— Job —
Output the material below in its entirety, exactly as given.

— Data extract —
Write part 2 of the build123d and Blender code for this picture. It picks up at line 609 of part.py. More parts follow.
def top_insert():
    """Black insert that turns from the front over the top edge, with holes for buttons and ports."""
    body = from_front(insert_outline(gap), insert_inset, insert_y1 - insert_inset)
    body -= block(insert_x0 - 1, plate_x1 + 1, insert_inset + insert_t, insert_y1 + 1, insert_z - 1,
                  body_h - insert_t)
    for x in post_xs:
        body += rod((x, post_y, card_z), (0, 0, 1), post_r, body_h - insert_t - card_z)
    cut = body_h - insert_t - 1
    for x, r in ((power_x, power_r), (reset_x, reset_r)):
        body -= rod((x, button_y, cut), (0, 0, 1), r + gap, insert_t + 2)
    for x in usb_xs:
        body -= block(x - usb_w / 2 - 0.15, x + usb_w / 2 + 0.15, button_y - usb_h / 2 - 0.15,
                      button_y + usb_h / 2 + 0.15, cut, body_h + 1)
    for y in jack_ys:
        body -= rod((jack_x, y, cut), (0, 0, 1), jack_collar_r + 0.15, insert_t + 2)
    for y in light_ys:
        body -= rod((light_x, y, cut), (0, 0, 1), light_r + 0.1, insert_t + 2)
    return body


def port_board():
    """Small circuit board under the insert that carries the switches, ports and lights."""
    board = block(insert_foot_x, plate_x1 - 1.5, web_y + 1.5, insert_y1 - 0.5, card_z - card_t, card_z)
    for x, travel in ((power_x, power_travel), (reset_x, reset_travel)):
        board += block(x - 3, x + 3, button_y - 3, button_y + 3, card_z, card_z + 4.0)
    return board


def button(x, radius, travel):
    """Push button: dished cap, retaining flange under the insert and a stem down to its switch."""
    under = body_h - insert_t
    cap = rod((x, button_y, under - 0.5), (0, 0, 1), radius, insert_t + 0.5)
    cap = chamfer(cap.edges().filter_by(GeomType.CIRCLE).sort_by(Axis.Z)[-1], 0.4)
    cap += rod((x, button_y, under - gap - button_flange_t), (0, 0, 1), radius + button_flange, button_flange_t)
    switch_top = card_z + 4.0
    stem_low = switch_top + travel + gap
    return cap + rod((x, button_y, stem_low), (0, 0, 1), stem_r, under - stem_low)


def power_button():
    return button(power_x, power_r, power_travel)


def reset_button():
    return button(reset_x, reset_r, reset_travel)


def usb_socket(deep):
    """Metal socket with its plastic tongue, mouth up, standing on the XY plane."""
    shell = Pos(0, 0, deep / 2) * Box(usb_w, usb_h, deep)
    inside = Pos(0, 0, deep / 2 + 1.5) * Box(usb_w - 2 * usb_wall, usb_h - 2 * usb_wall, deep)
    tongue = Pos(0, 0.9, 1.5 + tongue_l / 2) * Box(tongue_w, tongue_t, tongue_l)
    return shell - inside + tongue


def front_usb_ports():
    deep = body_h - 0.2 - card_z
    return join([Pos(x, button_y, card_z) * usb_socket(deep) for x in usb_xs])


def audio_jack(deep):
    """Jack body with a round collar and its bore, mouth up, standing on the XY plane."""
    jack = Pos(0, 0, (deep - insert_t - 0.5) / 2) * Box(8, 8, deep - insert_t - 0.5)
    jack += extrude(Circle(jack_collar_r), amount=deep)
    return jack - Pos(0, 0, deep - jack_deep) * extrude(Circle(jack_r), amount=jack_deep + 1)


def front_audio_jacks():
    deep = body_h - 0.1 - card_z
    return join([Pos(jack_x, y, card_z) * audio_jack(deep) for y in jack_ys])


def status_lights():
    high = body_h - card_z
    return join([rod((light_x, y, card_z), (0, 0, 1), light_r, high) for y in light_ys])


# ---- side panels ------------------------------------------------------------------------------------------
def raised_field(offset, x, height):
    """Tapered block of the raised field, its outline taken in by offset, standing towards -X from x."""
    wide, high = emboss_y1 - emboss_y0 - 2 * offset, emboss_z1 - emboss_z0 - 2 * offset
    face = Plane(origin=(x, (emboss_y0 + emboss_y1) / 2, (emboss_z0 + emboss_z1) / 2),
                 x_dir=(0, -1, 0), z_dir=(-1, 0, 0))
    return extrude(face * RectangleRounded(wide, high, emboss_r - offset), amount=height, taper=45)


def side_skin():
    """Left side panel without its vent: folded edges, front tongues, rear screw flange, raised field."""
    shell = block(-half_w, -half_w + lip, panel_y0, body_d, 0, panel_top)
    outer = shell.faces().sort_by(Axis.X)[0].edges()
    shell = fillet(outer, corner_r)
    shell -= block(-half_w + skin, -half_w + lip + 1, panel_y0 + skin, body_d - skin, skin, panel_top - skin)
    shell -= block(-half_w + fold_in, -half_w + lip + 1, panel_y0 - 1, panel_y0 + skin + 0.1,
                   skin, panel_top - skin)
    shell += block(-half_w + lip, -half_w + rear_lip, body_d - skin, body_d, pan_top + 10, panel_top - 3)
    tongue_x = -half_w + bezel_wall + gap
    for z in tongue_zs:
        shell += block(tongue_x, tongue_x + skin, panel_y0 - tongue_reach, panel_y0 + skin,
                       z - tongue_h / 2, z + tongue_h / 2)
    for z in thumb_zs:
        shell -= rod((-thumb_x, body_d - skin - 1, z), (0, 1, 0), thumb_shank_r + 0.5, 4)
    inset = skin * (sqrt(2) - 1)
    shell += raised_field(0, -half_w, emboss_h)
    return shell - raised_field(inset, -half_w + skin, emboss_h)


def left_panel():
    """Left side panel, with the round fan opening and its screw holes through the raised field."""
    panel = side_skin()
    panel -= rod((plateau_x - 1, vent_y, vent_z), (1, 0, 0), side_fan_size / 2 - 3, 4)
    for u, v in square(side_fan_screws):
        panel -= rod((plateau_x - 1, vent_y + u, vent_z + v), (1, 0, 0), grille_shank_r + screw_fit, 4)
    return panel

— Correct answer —
Write part 2 of the build123d and Blender code for this picture. It picks up at line 609 of part.py. More parts follow.
def top_insert():
    """Black insert that turns from the front over the top edge, with holes for buttons and ports."""
    body = from_front(insert_outline(gap), insert_inset, insert_y1 - insert_inset)
    body -= block(insert_x0 - 1, plate_x1 + 1, insert_inset + insert_t, insert_y1 + 1, insert_z - 1,
                  body_h - insert_t)
    for x in post_xs:
        body += rod((x, post_y, card_z), (0, 0, 1), post_r, body_h - insert_t - card_z)
    cut = body_h - insert_t - 1
    for x, r in ((power_x, power_r), (reset_x, reset_r)):
        body -= rod((x, button_y, cut), (0, 0, 1), r + gap, insert_t + 2)
    for x in usb_xs:
        body -= block(x - usb_w / 2 - 0.15, x + usb_w / 2 + 0.15, button_y - usb_h / 2 - 0.15,
                      button_y + usb_h / 2 + 0.15, cut, body_h + 1)
    for y in jack_ys:
        body -= rod((jack_x, y, cut), (0, 0, 1), jack_collar_r + 0.15, insert_t + 2)
    for y in light_ys:
        body -= rod((light_x, y, cut), (0, 0, 1), light_r + 0.1, insert_t + 2)
    return body


def port_board():
    """Small circuit board under the insert that carries the switches, ports and lights."""
    board = block(insert_foot_x, plate_x1 - 1.5, web_y + 1.5, insert_y1 - 0.5, card_z - card_t, card_z)
    for x, travel in ((power_x, power_travel), (reset_x, reset_travel)):
        board += block(x - 3, x + 3, button_y - 3, button_y + 3, card_z, card_z + 4.0)
    return board


def button(x, radius, travel):
    """Push button: dished cap, retaining flange under the insert and a stem down to its switch."""
    under = body_h - insert_t
    cap = rod((x, button_y, under - 0.5), (0, 0, 1), radius, insert_t + 0.5)
    cap = chamfer(cap.edges().filter_by(GeomType.CIRCLE).sort_by(Axis.Z)[-1], 0.4)
    cap += rod((x, button_y, under - gap - button_flange_t), (0, 0, 1), radius + button_flange, button_flange_t)
    switch_top = card_z + 4.0
    stem_low = switch_top + travel + gap
    return cap + rod((x, button_y, stem_low), (0, 0, 1), stem_r, under - stem_low)


def power_button():
    return button(power_x, power_r, power_travel)


def reset_button():
    return button(reset_x, reset_r, reset_travel)


def usb_socket(deep):
    """Metal socket with its plastic tongue, mouth up, standing on the XY plane."""
    shell = Pos(0, 0, deep / 2) * Box(usb_w, usb_h, deep)
    inside = Pos(0, 0, deep / 2 + 1.5) * Box(usb_w - 2 * usb_wall, usb_h - 2 * usb_wall, deep)
    tongue = Pos(0, 0.9, 1.5 + tongue_l / 2) * Box(tongue_w, tongue_t, tongue_l)
    return shell - inside + tongue


def front_usb_ports():
    deep = body_h - 0.2 - card_z
    return join([Pos(x, button_y, card_z) * usb_socket(deep) for x in usb_xs])


def audio_jack(deep):
    """Jack body with a round collar and its bore, mouth up, standing on the XY plane."""
    jack = Pos(0, 0, (deep - insert_t - 0.5) / 2) * Box(8, 8, deep - insert_t - 0.5)
    jack += extrude(Circle(jack_collar_r), amount=deep)
    return jack - Pos(0, 0, deep - jack_deep) * extrude(Circle(jack_r), amount=jack_deep + 1)


def front_audio_jacks():
    deep = body_h - 0.1 - card_z
    return join([Pos(jack_x, y, card_z) * audio_jack(deep) for y in jack_ys])


def status_lights():
    high = body_h - card_z
    return join([rod((light_x, y, card_z), (0, 0, 1), light_r, high) for y in light_ys])


# ---- side panels ------------------------------------------------------------------------------------------
def raised_field(offset, x, height):
    """Tapered block of the raised field, its outline taken in by offset, standing towards -X from x."""
    wide, high = emboss_y1 - emboss_y0 - 2 * offset, emboss_z1 - emboss_z0 - 2 * offset
    face = Plane(origin=(x, (emboss_y0 + emboss_y1) / 2, (emboss_z0 + emboss_z1) / 2),
                 x_dir=(0, -1, 0), z_dir=(-1, 0, 0))
    return extrude(face * RectangleRounded(wide, high, emboss_r - offset), amount=height, taper=45)


def side_skin():
    """Left side panel without its vent: folded edges, front tongues, rear screw flange, raised field."""
    shell = block(-half_w, -half_w + lip, panel_y0, body_d, 0, panel_top)
    outer = shell.faces().sort_by(Axis.X)[0].edges()
    shell = fillet(outer, corner_r)
    shell -= block(-half_w + skin, -half_w + lip + 1, panel_y0 + skin, body_d - skin, skin, panel_top - skin)
    shell -= block(-half_w + fold_in, -half_w + lip + 1, panel_y0 - 1, panel_y0 + skin + 0.1,
                   skin, panel_top - skin)
    shell += block(-half_w + lip, -half_w + rear_lip, body_d - skin, body_d, pan_top + 10, panel_top - 3)
    tongue_x = -half_w + bezel_wall + gap
    for z in tongue_zs:
        shell += block(tongue_x, tongue_x + skin, panel_y0 - tongue_reach, panel_y0 + skin,
                       z - tongue_h / 2, z + tongue_h / 2)
    for z in thumb_zs:
        shell -= rod((-thumb_x, body_d - skin - 1, z), (0, 1, 0), thumb_shank_r + 0.5, 4)
    inset = skin * (sqrt(2) - 1)
    shell += raised_field(0, -half_w, emboss_h)
    return shell - raised_field(inset, -half_w + skin, emboss_h)


def left_panel():
    """Left side panel, with the round fan opening and its screw holes through the raised field."""
    panel = side_skin()
    panel -= rod((plateau_x - 1, vent_y, vent_z), (1, 0, 0), side_fan_size / 2 - 3, 4)
    for u, v in square(side_fan_screws):
        panel -= rod((plateau_x - 1, vent_y + u, vent_z + v), (1, 0, 0), grille_shank_r + screw_fit, 4)
    return panel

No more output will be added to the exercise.